* BEGIN Information supplied *

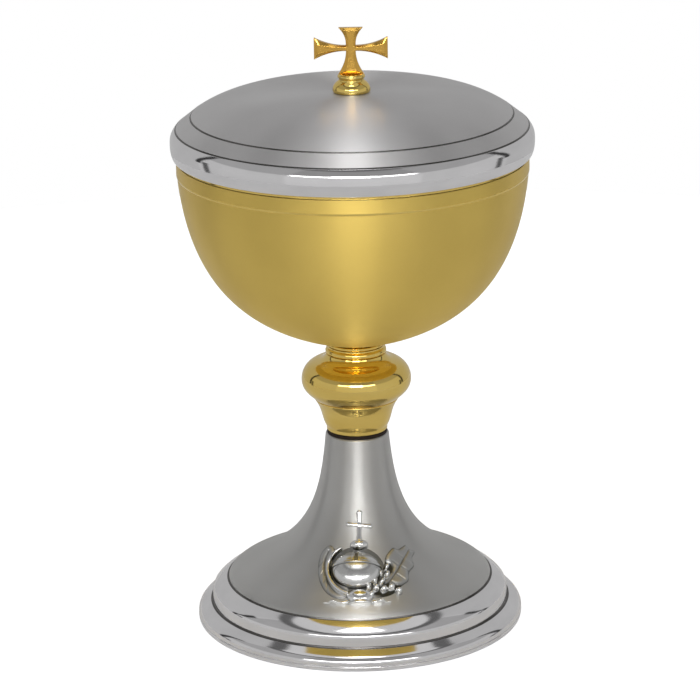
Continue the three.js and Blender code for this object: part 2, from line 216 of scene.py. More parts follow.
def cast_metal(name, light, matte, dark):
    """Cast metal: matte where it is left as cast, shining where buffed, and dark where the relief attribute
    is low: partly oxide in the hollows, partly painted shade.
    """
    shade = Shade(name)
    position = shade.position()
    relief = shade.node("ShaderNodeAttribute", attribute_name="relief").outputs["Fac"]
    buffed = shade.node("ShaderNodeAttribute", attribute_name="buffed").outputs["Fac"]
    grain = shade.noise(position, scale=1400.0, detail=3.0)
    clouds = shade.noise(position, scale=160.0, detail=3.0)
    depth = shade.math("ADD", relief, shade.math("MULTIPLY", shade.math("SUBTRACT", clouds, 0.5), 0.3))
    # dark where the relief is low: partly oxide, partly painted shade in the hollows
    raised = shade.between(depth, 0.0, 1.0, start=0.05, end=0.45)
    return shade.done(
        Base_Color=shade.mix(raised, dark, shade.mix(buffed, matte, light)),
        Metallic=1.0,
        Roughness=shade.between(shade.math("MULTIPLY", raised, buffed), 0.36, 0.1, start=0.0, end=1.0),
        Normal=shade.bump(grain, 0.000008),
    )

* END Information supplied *

▸ **Directions**
Write out the material exactly as given.

▸ **Correct answer**
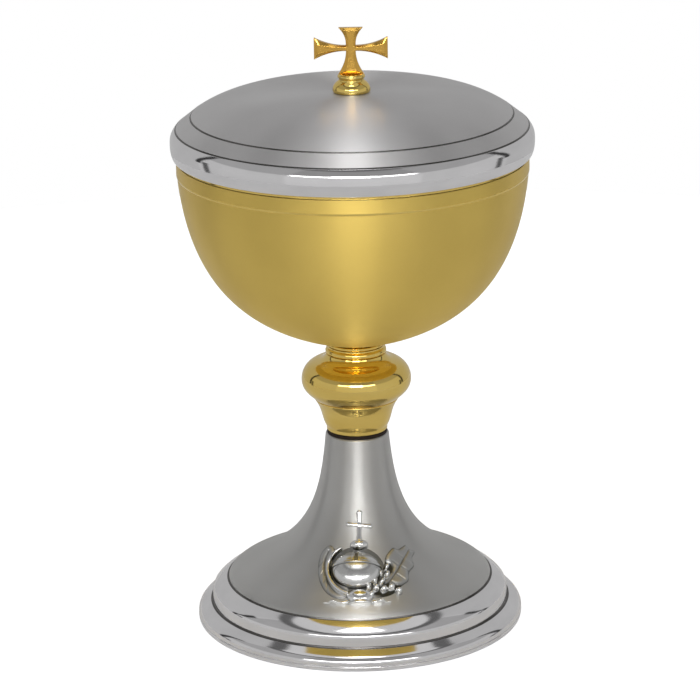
Continue the three.js and Blender code for this object: part 2, from line 216 of scene.py. More parts follow.
def cast_metal(name, light, matte, dark):
    """Cast metal: matte where it is left as cast, shining where buffed, and dark where the relief attribute
    is low: partly oxide in the hollows, partly painted shade.
    """
    shade = Shade(name)
    position = shade.position()
    relief = shade.node("ShaderNodeAttribute", attribute_name="relief").outputs["Fac"]
    buffed = shade.node("ShaderNodeAttribute", attribute_name="buffed").outputs["Fac"]
    grain = shade.noise(position, scale=1400.0, detail=3.0)
    clouds = shade.noise(position, scale=160.0, detail=3.0)
    depth = shade.math("ADD", relief, shade.math("MULTIPLY", shade.math("SUBTRACT", clouds, 0.5), 0.3))
    # dark where the relief is low: partly oxide, partly painted shade in the hollows
    raised = shade.between(depth, 0.0, 1.0, start=0.05, end=0.45)
    return shade.done(
        Base_Color=shade.mix(raised, dark, shade.mix(buffed, matte, light)),
        Metallic=1.0,
        Roughness=shade.between(shade.math("MULTIPLY", raised, buffed), 0.36, 0.1, start=0.0, end=1.0),
        Normal=shade.bump(grain, 0.000008),
    )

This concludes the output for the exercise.